> _Brief_: Everything from the line containing "What OpenSCAD source" through the line containing "sleeve points up." should be repeated exactly, and nothing else from the data.
+++ Provided entries +++
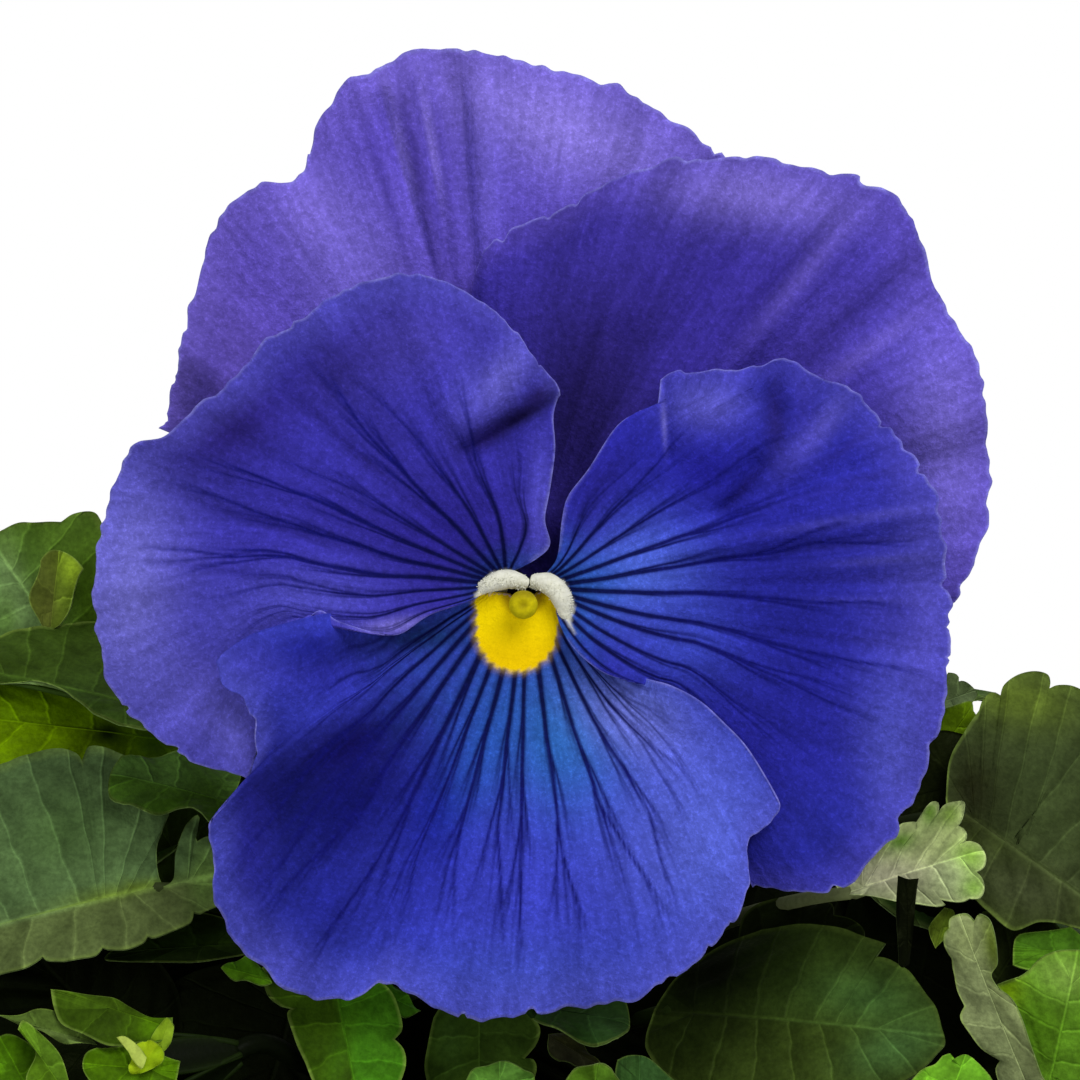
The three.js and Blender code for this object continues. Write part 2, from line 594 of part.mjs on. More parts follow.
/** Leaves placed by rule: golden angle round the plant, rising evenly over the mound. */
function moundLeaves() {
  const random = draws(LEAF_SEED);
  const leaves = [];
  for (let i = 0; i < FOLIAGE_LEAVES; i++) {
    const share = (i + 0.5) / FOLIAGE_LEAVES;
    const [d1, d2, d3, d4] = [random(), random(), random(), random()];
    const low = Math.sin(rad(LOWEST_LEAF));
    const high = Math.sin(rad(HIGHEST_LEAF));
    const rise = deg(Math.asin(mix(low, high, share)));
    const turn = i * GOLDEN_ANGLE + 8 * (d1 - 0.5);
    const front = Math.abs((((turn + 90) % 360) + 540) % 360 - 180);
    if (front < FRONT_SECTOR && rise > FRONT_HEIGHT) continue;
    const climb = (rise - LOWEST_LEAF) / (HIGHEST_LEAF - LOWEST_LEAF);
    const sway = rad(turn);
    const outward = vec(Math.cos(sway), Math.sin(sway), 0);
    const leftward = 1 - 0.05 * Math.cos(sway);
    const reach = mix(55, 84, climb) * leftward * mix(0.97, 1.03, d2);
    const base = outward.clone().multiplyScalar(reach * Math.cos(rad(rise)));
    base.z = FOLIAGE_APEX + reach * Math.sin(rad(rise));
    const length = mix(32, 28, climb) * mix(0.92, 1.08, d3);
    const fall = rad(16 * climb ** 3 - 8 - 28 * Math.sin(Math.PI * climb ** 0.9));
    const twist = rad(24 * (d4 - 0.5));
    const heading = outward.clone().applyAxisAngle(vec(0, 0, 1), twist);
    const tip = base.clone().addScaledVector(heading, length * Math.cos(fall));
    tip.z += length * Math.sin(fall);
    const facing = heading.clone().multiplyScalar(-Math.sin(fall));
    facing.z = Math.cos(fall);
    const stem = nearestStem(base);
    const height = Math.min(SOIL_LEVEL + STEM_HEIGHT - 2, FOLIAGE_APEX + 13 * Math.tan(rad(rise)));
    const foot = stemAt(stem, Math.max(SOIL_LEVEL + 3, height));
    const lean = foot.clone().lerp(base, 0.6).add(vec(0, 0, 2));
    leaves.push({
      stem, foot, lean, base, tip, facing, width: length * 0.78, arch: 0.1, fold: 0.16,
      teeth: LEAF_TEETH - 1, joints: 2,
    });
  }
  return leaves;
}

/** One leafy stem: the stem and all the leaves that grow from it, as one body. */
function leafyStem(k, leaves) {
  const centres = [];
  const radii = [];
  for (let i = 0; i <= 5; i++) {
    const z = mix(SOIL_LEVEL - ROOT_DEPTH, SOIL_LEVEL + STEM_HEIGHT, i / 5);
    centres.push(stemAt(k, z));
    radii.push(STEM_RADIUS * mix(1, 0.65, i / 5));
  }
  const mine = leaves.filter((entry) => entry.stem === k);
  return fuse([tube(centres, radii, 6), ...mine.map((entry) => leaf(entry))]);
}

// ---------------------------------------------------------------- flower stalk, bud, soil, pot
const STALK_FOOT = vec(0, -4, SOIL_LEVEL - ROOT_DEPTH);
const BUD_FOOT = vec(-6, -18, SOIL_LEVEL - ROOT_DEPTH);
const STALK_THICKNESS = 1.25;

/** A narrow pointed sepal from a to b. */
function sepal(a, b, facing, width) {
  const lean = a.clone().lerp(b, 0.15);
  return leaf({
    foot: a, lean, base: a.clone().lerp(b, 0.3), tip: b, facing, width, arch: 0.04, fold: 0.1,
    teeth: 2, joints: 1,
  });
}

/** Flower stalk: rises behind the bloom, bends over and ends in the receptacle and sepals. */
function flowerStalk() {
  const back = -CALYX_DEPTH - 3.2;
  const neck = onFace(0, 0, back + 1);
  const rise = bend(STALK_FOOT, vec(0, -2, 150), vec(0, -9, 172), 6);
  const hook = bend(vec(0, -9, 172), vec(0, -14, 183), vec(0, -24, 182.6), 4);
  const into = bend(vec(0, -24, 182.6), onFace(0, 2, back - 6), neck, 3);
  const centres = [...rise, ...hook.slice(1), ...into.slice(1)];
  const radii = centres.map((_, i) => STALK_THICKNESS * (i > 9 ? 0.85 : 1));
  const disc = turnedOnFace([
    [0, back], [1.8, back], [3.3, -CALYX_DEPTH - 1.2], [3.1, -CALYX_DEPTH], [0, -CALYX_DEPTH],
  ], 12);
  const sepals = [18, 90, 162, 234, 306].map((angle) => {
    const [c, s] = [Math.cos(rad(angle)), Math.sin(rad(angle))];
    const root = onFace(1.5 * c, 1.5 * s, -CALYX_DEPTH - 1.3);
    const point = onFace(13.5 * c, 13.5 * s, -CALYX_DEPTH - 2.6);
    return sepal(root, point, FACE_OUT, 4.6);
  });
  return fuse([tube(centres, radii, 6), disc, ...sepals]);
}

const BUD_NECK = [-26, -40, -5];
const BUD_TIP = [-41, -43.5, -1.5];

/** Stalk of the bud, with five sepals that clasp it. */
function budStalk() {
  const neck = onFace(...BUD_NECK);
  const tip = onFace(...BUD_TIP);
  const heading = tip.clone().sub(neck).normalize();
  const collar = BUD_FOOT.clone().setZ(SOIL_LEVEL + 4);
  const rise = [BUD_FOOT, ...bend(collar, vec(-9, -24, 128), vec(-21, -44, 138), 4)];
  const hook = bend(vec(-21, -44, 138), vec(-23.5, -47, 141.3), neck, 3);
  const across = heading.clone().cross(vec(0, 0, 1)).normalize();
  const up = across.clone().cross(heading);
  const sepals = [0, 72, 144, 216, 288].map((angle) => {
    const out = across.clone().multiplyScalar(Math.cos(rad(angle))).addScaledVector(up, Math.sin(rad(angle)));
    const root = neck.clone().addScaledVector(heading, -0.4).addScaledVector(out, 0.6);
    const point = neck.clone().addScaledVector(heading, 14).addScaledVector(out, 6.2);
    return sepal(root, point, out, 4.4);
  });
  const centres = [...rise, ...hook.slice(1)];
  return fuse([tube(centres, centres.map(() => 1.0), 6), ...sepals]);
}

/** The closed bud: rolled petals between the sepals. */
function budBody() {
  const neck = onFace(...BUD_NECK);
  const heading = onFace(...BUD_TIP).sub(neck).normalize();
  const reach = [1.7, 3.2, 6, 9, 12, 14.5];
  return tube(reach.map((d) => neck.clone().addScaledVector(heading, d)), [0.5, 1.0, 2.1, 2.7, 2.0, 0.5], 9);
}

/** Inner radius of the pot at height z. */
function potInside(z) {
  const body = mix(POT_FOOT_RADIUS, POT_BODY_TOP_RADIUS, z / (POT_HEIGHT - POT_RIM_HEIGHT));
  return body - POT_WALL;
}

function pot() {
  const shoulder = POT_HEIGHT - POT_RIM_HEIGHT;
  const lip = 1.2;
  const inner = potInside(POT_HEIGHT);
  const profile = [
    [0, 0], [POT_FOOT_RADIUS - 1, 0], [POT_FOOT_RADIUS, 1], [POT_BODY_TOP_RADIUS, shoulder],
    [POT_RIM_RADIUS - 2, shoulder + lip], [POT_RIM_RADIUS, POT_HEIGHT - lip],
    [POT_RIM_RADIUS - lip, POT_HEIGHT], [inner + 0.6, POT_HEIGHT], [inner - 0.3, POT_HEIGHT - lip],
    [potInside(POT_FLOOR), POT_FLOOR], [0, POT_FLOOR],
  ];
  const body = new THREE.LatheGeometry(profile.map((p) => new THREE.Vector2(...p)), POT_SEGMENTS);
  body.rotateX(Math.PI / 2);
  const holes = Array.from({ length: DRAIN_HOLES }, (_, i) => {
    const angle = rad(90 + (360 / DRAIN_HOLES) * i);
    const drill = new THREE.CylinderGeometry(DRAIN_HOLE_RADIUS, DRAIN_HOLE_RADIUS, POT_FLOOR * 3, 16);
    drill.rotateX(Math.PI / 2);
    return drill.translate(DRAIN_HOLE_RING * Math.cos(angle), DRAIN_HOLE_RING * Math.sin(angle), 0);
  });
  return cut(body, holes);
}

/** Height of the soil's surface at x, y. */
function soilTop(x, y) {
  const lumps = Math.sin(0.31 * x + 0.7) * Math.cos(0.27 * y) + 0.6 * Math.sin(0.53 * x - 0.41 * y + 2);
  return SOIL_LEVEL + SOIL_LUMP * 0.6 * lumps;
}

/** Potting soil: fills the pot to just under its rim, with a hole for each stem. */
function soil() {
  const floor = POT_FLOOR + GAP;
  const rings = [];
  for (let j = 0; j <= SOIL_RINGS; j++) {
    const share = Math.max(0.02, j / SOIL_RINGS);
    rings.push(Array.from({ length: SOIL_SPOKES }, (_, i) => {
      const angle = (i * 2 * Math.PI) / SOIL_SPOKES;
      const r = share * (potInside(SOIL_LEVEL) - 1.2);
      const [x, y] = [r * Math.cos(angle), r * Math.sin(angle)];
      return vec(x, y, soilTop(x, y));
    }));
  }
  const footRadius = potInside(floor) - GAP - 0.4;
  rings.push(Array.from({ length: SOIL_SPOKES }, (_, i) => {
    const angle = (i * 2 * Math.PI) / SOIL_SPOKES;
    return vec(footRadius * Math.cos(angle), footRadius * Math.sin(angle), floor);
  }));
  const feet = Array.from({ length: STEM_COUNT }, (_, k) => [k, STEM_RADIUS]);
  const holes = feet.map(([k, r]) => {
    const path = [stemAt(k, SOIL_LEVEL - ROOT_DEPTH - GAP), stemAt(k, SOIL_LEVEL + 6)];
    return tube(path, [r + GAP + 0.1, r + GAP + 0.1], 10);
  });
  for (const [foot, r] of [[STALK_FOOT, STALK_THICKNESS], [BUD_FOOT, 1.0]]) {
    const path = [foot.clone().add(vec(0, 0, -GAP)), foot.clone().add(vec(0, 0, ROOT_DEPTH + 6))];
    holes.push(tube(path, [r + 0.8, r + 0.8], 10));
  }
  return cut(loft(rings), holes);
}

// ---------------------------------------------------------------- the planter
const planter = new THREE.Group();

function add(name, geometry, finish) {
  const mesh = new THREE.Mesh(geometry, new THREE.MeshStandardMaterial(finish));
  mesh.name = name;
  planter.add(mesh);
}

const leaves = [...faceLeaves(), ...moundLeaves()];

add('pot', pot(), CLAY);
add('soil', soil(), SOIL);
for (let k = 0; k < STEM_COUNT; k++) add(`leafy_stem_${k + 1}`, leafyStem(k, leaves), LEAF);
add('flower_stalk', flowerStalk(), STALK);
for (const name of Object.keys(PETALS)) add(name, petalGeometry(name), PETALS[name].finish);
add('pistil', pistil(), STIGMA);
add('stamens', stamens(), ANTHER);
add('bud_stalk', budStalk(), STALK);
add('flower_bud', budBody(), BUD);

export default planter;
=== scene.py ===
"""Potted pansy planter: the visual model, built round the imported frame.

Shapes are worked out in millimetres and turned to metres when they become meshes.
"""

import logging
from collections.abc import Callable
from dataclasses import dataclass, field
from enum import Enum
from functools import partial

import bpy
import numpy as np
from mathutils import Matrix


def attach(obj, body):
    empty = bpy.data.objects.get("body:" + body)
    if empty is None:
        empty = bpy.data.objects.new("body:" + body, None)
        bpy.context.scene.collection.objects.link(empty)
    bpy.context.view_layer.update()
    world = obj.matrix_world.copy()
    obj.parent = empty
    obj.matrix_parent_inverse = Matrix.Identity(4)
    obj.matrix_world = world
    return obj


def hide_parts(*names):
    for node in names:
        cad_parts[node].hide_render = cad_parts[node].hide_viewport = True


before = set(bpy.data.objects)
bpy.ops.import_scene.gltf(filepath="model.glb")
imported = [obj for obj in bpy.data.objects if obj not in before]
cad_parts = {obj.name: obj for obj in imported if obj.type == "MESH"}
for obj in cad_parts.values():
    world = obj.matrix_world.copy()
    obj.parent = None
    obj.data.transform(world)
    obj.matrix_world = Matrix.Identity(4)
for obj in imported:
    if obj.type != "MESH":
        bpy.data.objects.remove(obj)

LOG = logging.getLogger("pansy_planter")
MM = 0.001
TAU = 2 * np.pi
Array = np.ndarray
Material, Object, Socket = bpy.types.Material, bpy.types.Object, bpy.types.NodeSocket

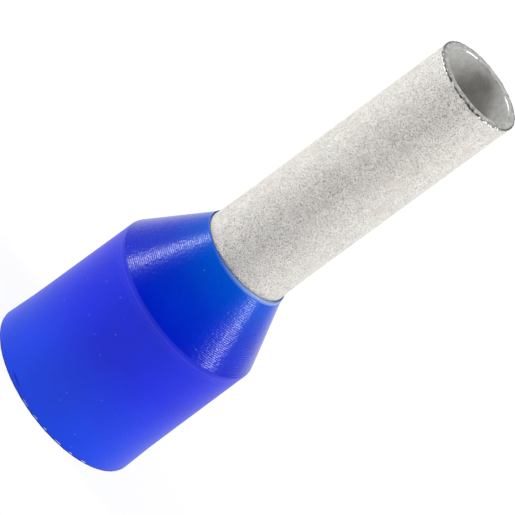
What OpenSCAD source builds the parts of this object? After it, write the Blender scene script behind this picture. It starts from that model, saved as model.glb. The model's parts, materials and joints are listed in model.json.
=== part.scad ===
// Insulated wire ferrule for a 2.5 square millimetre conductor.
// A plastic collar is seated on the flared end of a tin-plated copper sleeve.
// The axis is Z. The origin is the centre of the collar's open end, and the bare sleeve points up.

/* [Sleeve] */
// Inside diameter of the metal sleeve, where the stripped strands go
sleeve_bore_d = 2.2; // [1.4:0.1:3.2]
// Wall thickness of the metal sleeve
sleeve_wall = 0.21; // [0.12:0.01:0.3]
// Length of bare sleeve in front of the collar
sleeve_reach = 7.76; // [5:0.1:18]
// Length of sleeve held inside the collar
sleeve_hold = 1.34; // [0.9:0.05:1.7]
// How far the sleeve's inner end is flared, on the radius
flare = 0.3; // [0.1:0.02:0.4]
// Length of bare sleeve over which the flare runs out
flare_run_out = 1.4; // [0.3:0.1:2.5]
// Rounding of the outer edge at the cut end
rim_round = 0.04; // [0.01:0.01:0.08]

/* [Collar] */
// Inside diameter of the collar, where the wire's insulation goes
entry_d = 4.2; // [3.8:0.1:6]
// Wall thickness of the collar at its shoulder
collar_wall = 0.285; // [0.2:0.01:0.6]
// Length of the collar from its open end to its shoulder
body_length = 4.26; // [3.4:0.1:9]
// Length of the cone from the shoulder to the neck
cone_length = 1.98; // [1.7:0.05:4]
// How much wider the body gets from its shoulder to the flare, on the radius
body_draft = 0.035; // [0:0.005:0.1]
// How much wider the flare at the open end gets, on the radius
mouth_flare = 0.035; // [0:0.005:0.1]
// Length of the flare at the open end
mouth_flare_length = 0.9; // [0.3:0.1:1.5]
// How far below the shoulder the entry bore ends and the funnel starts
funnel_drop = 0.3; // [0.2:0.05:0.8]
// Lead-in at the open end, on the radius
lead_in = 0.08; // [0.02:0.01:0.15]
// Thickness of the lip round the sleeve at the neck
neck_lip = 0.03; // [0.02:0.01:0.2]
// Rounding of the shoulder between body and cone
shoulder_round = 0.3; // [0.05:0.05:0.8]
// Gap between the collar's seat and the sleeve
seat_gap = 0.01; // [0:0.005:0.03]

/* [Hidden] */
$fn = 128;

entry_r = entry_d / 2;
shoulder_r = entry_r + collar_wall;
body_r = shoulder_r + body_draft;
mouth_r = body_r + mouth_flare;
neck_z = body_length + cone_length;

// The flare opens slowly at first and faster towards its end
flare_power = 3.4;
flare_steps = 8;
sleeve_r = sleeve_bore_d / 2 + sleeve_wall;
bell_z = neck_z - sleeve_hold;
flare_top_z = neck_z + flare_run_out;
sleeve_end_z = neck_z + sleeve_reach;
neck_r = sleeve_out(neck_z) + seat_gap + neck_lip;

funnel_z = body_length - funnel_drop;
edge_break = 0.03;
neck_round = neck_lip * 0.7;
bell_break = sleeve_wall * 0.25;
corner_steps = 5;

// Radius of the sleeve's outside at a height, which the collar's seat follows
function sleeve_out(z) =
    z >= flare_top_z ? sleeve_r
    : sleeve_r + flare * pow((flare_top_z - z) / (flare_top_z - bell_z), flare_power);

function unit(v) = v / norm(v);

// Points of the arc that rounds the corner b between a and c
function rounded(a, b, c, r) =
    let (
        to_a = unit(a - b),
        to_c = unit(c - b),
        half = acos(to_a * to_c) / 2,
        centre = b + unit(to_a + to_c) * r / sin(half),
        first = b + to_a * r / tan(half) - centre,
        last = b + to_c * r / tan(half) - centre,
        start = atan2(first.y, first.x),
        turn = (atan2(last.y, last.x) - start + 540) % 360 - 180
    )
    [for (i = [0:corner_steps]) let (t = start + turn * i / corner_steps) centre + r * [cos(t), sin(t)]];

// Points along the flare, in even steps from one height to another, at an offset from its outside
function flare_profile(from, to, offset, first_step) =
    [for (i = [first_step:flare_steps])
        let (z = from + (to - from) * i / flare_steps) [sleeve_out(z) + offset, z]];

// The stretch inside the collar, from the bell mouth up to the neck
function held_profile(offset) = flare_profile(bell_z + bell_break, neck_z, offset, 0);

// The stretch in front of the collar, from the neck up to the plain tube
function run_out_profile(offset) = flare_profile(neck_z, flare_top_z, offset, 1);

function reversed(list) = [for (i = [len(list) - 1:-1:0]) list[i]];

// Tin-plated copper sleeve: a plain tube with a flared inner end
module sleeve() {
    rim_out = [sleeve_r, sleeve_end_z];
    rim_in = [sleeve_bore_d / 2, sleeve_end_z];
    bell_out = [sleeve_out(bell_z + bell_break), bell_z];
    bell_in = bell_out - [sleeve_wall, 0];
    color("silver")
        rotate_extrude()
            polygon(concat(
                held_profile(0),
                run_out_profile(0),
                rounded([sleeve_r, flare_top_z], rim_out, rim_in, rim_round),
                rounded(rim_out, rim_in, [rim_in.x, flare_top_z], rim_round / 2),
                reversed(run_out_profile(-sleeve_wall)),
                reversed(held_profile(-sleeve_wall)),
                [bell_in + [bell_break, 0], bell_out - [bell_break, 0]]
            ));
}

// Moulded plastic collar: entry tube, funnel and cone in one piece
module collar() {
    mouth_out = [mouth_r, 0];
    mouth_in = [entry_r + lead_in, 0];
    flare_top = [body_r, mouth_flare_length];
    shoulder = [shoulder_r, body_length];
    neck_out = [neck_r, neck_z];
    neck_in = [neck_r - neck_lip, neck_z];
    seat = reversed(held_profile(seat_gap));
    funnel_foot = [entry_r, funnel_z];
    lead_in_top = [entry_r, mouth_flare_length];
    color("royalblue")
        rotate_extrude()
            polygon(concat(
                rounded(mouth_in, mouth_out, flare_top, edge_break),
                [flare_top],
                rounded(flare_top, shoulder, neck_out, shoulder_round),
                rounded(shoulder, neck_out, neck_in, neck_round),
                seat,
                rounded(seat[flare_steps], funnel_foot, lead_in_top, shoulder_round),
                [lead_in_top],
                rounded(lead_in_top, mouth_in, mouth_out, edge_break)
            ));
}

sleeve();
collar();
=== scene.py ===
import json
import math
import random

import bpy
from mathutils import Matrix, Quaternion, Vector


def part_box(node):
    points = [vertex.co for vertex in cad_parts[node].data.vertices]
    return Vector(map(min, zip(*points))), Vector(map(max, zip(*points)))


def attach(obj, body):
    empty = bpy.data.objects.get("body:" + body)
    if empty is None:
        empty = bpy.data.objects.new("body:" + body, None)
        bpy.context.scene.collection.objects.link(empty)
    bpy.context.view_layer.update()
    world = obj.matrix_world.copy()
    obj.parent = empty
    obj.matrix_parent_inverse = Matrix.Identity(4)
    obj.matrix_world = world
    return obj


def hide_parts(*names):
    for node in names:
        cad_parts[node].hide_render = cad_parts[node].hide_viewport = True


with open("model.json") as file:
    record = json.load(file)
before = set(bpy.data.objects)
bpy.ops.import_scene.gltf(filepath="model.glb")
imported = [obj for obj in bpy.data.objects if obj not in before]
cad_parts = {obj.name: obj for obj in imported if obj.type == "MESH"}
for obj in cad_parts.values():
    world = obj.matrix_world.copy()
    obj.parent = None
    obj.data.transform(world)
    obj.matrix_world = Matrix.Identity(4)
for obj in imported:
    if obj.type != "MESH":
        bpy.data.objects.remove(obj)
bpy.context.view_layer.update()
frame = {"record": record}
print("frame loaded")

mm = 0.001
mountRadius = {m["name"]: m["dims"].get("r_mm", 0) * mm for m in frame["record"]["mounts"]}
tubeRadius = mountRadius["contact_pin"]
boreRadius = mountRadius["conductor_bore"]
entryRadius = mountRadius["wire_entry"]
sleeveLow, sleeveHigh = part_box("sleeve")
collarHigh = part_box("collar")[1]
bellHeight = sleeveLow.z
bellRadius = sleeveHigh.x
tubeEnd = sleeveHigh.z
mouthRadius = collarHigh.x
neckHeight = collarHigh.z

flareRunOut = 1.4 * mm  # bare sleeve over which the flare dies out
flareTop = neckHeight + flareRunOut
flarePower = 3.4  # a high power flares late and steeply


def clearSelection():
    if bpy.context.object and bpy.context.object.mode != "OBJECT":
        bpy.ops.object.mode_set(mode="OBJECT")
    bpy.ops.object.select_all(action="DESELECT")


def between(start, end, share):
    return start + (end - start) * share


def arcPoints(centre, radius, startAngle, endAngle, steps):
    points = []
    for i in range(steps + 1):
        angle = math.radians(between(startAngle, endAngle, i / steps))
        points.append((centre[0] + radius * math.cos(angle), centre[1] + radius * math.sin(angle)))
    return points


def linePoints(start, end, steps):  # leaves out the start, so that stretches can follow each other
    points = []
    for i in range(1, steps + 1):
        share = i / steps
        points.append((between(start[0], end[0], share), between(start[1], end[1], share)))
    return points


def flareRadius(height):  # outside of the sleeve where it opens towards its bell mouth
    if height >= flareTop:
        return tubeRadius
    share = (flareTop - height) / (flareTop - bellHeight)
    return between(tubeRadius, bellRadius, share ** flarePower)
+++
> _Written reply_:
What OpenSCAD source builds the parts of this object? After it, write the Blender scene script behind this picture. It starts from that model, saved as model.glb. The model's parts, materials and joints are listed in model.json.
=== part.scad ===
// Insulated wire ferrule for a 2.5 square millimetre conductor.
// A plastic collar is seated on the flared end of a tin-plated copper sleeve.
// The axis is Z. The origin is the centre of the collar's open end, and the bare sleeve points up.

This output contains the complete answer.